- **What you are asked to do**:
Can all of these lines be returned exactly?

- **Data block**:
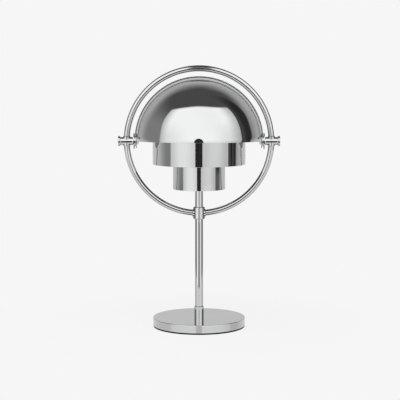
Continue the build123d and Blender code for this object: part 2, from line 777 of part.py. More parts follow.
with BuildPart() as led_screws:
    with BuildSketch(Plane.XY.offset(led_board_top)):
        with GridLocations(led_screw_spacing, 0, 2, 1):
            Circle(led_screw_diameter / 2)
    extrude(amount=-led_screw_length)
    with BuildSketch(Plane.XY.offset(led_board_top)):
        with GridLocations(led_screw_spacing, 0, 2, 1):
            Circle(led_screw_head_diameter / 2)
    extrude(amount=led_screw_head_height)
save(led_screws, "led_screws")

# Diffuser: an opal cup upside down over the light source, seated on the holder's shoulder
diffuser_inner_radius = holder_neck_diameter / 2 + diffuser_fit
diffuser_outer_radius = diffuser_inner_radius + diffuser_wall
with BuildPart() as diffuser:
    with BuildSketch(Plane.XY.offset(holder_shoulder)):
        Circle(diffuser_outer_radius)
    extrude(amount=diffuser_top - holder_shoulder)
    fillet(diffuser.edges().group_by(Axis.Z)[-1], diffuser_crown_round)
    with BuildSketch(front_plane):
        with Locations((0, holder_shoulder - pivot_height)):
            Rectangle(
                diffuser_inner_radius,
                diffuser_top - diffuser_wall - holder_shoulder,
                align=(Align.MIN, Align.MIN),
            )
        crown_corner = vertices().group_by(Axis.Y)[-1].sort_by(Axis.X)[-1]
        fillet(crown_corner, diffuser_crown_round - diffuser_wall)
    revolve(axis=Axis.Z, mode=Mode.SUBTRACT)
save(diffuser, "diffuser")

# Lamp lead: leaves the board, dips under the stem's end and runs up inside it
lead_height = board_underside - lamp_lead_diameter / 2
lead_low = cover_top + lamp_lead_cover_gap + lamp_lead_diameter / 2
lead_start = board_front + lamp_lead_tail
drop_start = board_front - lamp_lead_drop_gap
drop_end = drop_start - lamp_lead_drop_length
lead_points = (
    (0, lead_start, lead_height),
    (0, drop_start, lead_height),
    (0, drop_end, lead_low),
    (0, 0, lead_low),
    (0, 0, holder_top),
)
lead_bends = (lamp_lead_drop_bend, lamp_lead_drop_bend, lamp_lead_bend)
with BuildPart() as lamp_lead:
    with BuildLine() as lead_route:
        FilletPolyline(*lead_points, radius=lead_bends)
    with BuildSketch(rim_plane(0, lead_start, lead_height)):
        Circle(lamp_lead_diameter / 2)
    sweep(path=lead_route.wire())
save(lamp_lead, "lamp_lead")
print("lead bend radii", lead_bends)
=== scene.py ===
"""Looks of a chromed cordless table lamp: fine sheet pieces, finishes and a plain studio."""

from math import asin, pi, radians

import bmesh
import bpy
from mathutils import Matrix, Vector


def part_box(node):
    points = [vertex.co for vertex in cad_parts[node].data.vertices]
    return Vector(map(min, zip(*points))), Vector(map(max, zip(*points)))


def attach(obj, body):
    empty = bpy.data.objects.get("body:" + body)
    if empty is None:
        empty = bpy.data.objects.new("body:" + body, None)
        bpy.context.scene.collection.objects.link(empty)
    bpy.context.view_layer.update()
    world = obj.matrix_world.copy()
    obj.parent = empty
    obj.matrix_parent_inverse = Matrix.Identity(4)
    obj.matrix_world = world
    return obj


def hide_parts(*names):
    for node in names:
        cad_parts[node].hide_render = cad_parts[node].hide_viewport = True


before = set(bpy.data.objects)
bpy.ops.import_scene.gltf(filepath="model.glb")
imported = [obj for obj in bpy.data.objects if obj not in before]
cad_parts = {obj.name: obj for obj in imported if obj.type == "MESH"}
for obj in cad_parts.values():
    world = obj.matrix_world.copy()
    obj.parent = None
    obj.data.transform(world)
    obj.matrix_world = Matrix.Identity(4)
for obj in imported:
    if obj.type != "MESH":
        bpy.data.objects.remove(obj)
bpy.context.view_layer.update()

bl_info = {
    "name": "Cordless Table Lamp",
    "version": (1, 0, 0),
    "blender": (4, 5, 0),
    "location": "3D View > Sidebar > Lamp",
    "description": "Dresses a ring-mounted table lamp with its sheet pieces, finishes and studio",
    "category": "Object",
}

FULL_TURN = 2 * pi
SHARP_ANGLE = radians(20)
CORNER_ANGLE = radians(60)
SAME_POINT = 1e-6
CYLINDER_STEPS = 192
EAR_STEPS = 72
SHADE_STEPS_ACROSS = 120
SHADE_STEPS_ROUND = 64
TUBE_SIDES = 40
RING_STEPS = 300
FLOOR_RADIUS = 0.41
FLOOR_PLACE = (0, 0.12, -0.0001)
CAMERA_OUTLINE_RADIUS = 0.255
CAMERA_OUTLINE_HEIGHT = 0.20
CAMERA_OUTLINE_SHIFT = -0.012
OVERHEAD_PLACE = (-0.25, -0.35, 1.4)
OVERHEAD_AIM = Vector((0, 0, 0.1))
OVERHEAD_WIDTH = 1.2
TABLE_LIGHT = 0.86
EDGE_TINT = (0.35, 0.35, 0.35, 1.0)


def width_of(node, axis=0):
    """Extent of a node's box along one axis."""
    low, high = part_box(node)
    return high[axis] - low[axis]


def pivot_height():
    """Height of the axis that both pivot bolts share."""
    low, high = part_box("pivot_bolt_left")
    return (low.z + high.z) / 2


class LampSizes(bpy.types.PropertyGroup):
    sheet_thickness: bpy.props.FloatProperty(
        name="Sheet",
        description="Thickness of the spun sheet of the shades and cylinders",
        default=0.001,
        unit="LENGTH",
        subtype="DISTANCE",
    )
    rim_round: bpy.props.FloatProperty(
        name="Rim rounding",
        description="How far the cut edges of the sheet are broken",
        default=0.0002,
        unit="LENGTH",
        subtype="DISTANCE",
    )
    outer_rim_round: bpy.props.FloatProperty(
        name="Outer rim rounding",
        description="Rounding of the larger shade's rim, which shows beside the smaller one",
        default=0.0004,
        unit="LENGTH",
        subtype="DISTANCE",
    )
    shade_arc: bpy.props.FloatProperty(
        name="Shade arc",
        description="How far a shade reaches round the pivots from its upright edge",
        default=radians(88.5),
        unit="ROTATION",
        subtype="ANGLE",
    )
    inner_ear: bpy.props.FloatProperty(
        name="Inner ear",
        description="Diameter of the disc at each end of the smaller shade",
        default=0.0185,
        unit="LENGTH",
        subtype="DISTANCE",
    )
    outer_ear: bpy.props.FloatProperty(
        name="Outer ear",
        description="Diameter of the disc at each end of the larger shade",
        default=0.014,
        unit="LENGTH",
        subtype="DISTANCE",
    )
    ear_thickness: bpy.props.FloatProperty(
        name="Ear thickness",
        description="Thickness of those discs",
        default=0.0012,
        unit="LENGTH",
        subtype="DISTANCE",
    )
    bolt_hole: bpy.props.FloatProperty(
        name="Bolt hole",
        description="Diameter of the hole in an ear",
        default=0.0041,
        unit="LENGTH",
        subtype="DISTANCE",
    )
    ring_end_depth: bpy.props.FloatProperty(
        name="Ring end depth",
        description="How far the ring's ends reach into the collar's round",
        default=0.0015,
        unit="LENGTH",
        subtype="DISTANCE",
    )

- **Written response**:
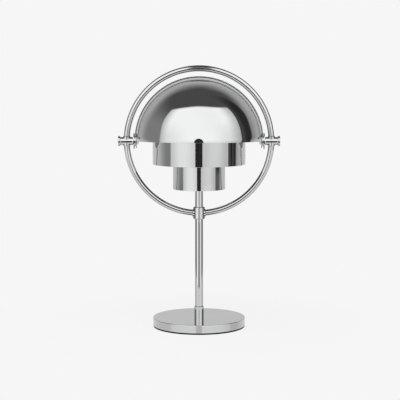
Continue the build123d and Blender code for this object: part 2, from line 777 of part.py. More parts follow.
with BuildPart() as led_screws:
    with BuildSketch(Plane.XY.offset(led_board_top)):
        with GridLocations(led_screw_spacing, 0, 2, 1):
            Circle(led_screw_diameter / 2)
    extrude(amount=-led_screw_length)
    with BuildSketch(Plane.XY.offset(led_board_top)):
        with GridLocations(led_screw_spacing, 0, 2, 1):
            Circle(led_screw_head_diameter / 2)
    extrude(amount=led_screw_head_height)
save(led_screws, "led_screws")

# Diffuser: an opal cup upside down over the light source, seated on the holder's shoulder
diffuser_inner_radius = holder_neck_diameter / 2 + diffuser_fit
diffuser_outer_radius = diffuser_inner_radius + diffuser_wall
with BuildPart() as diffuser:
    with BuildSketch(Plane.XY.offset(holder_shoulder)):
        Circle(diffuser_outer_radius)
    extrude(amount=diffuser_top - holder_shoulder)
    fillet(diffuser.edges().group_by(Axis.Z)[-1], diffuser_crown_round)
    with BuildSketch(front_plane):
        with Locations((0, holder_shoulder - pivot_height)):
            Rectangle(
                diffuser_inner_radius,
                diffuser_top - diffuser_wall - holder_shoulder,
                align=(Align.MIN, Align.MIN),
            )
        crown_corner = vertices().group_by(Axis.Y)[-1].sort_by(Axis.X)[-1]
        fillet(crown_corner, diffuser_crown_round - diffuser_wall)
    revolve(axis=Axis.Z, mode=Mode.SUBTRACT)
save(diffuser, "diffuser")

# Lamp lead: leaves the board, dips under the stem's end and runs up inside it
lead_height = board_underside - lamp_lead_diameter / 2
lead_low = cover_top + lamp_lead_cover_gap + lamp_lead_diameter / 2
lead_start = board_front + lamp_lead_tail
drop_start = board_front - lamp_lead_drop_gap
drop_end = drop_start - lamp_lead_drop_length
lead_points = (
    (0, lead_start, lead_height),
    (0, drop_start, lead_height),
    (0, drop_end, lead_low),
    (0, 0, lead_low),
    (0, 0, holder_top),
)
lead_bends = (lamp_lead_drop_bend, lamp_lead_drop_bend, lamp_lead_bend)
with BuildPart() as lamp_lead:
    with BuildLine() as lead_route:
        FilletPolyline(*lead_points, radius=lead_bends)
    with BuildSketch(rim_plane(0, lead_start, lead_height)):
        Circle(lamp_lead_diameter / 2)
    sweep(path=lead_route.wire())
save(lamp_lead, "lamp_lead")
print("lead bend radii", lead_bends)
=== scene.py ===
"""Looks of a chromed cordless table lamp: fine sheet pieces, finishes and a plain studio."""

from math import asin, pi, radians

import bmesh
import bpy
from mathutils import Matrix, Vector


def part_box(node):
    points = [vertex.co for vertex in cad_parts[node].data.vertices]
    return Vector(map(min, zip(*points))), Vector(map(max, zip(*points)))


def attach(obj, body):
    empty = bpy.data.objects.get("body:" + body)
    if empty is None:
        empty = bpy.data.objects.new("body:" + body, None)
        bpy.context.scene.collection.objects.link(empty)
    bpy.context.view_layer.update()
    world = obj.matrix_world.copy()
    obj.parent = empty
    obj.matrix_parent_inverse = Matrix.Identity(4)
    obj.matrix_world = world
    return obj


def hide_parts(*names):
    for node in names:
        cad_parts[node].hide_render = cad_parts[node].hide_viewport = True


before = set(bpy.data.objects)
bpy.ops.import_scene.gltf(filepath="model.glb")
imported = [obj for obj in bpy.data.objects if obj not in before]
cad_parts = {obj.name: obj for obj in imported if obj.type == "MESH"}
for obj in cad_parts.values():
    world = obj.matrix_world.copy()
    obj.parent = None
    obj.data.transform(world)
    obj.matrix_world = Matrix.Identity(4)
for obj in imported:
    if obj.type != "MESH":
        bpy.data.objects.remove(obj)
bpy.context.view_layer.update()

bl_info = {
    "name": "Cordless Table Lamp",
    "version": (1, 0, 0),
    "blender": (4, 5, 0),
    "location": "3D View > Sidebar > Lamp",
    "description": "Dresses a ring-mounted table lamp with its sheet pieces, finishes and studio",
    "category": "Object",
}

FULL_TURN = 2 * pi
SHARP_ANGLE = radians(20)
CORNER_ANGLE = radians(60)
SAME_POINT = 1e-6
CYLINDER_STEPS = 192
EAR_STEPS = 72
SHADE_STEPS_ACROSS = 120
SHADE_STEPS_ROUND = 64
TUBE_SIDES = 40
RING_STEPS = 300
FLOOR_RADIUS = 0.41
FLOOR_PLACE = (0, 0.12, -0.0001)
CAMERA_OUTLINE_RADIUS = 0.255
CAMERA_OUTLINE_HEIGHT = 0.20
CAMERA_OUTLINE_SHIFT = -0.012
OVERHEAD_PLACE = (-0.25, -0.35, 1.4)
OVERHEAD_AIM = Vector((0, 0, 0.1))
OVERHEAD_WIDTH = 1.2
TABLE_LIGHT = 0.86
EDGE_TINT = (0.35, 0.35, 0.35, 1.0)


def width_of(node, axis=0):
    """Extent of a node's box along one axis."""
    low, high = part_box(node)
    return high[axis] - low[axis]


def pivot_height():
    """Height of the axis that both pivot bolts share."""
    low, high = part_box("pivot_bolt_left")
    return (low.z + high.z) / 2


class LampSizes(bpy.types.PropertyGroup):
    sheet_thickness: bpy.props.FloatProperty(
        name="Sheet",
        description="Thickness of the spun sheet of the shades and cylinders",
        default=0.001,
        unit="LENGTH",
        subtype="DISTANCE",
    )
    rim_round: bpy.props.FloatProperty(
        name="Rim rounding",
        description="How far the cut edges of the sheet are broken",
        default=0.0002,
        unit="LENGTH",
        subtype="DISTANCE",
    )
    outer_rim_round: bpy.props.FloatProperty(
        name="Outer rim rounding",
        description="Rounding of the larger shade's rim, which shows beside the smaller one",
        default=0.0004,
        unit="LENGTH",
        subtype="DISTANCE",
    )
    shade_arc: bpy.props.FloatProperty(
        name="Shade arc",
        description="How far a shade reaches round the pivots from its upright edge",
        default=radians(88.5),
        unit="ROTATION",
        subtype="ANGLE",
    )
    inner_ear: bpy.props.FloatProperty(
        name="Inner ear",
        description="Diameter of the disc at each end of the smaller shade",
        default=0.0185,
        unit="LENGTH",
        subtype="DISTANCE",
    )
    outer_ear: bpy.props.FloatProperty(
        name="Outer ear",
        description="Diameter of the disc at each end of the larger shade",
        default=0.014,
        unit="LENGTH",
        subtype="DISTANCE",
    )
    ear_thickness: bpy.props.FloatProperty(
        name="Ear thickness",
        description="Thickness of those discs",
        default=0.0012,
        unit="LENGTH",
        subtype="DISTANCE",
    )
    bolt_hole: bpy.props.FloatProperty(
        name="Bolt hole",
        description="Diameter of the hole in an ear",
        default=0.0041,
        unit="LENGTH",
        subtype="DISTANCE",
    )
    ring_end_depth: bpy.props.FloatProperty(
        name="Ring end depth",
        description="How far the ring's ends reach into the collar's round",
        default=0.0015,
        unit="LENGTH",
        subtype="DISTANCE",
    )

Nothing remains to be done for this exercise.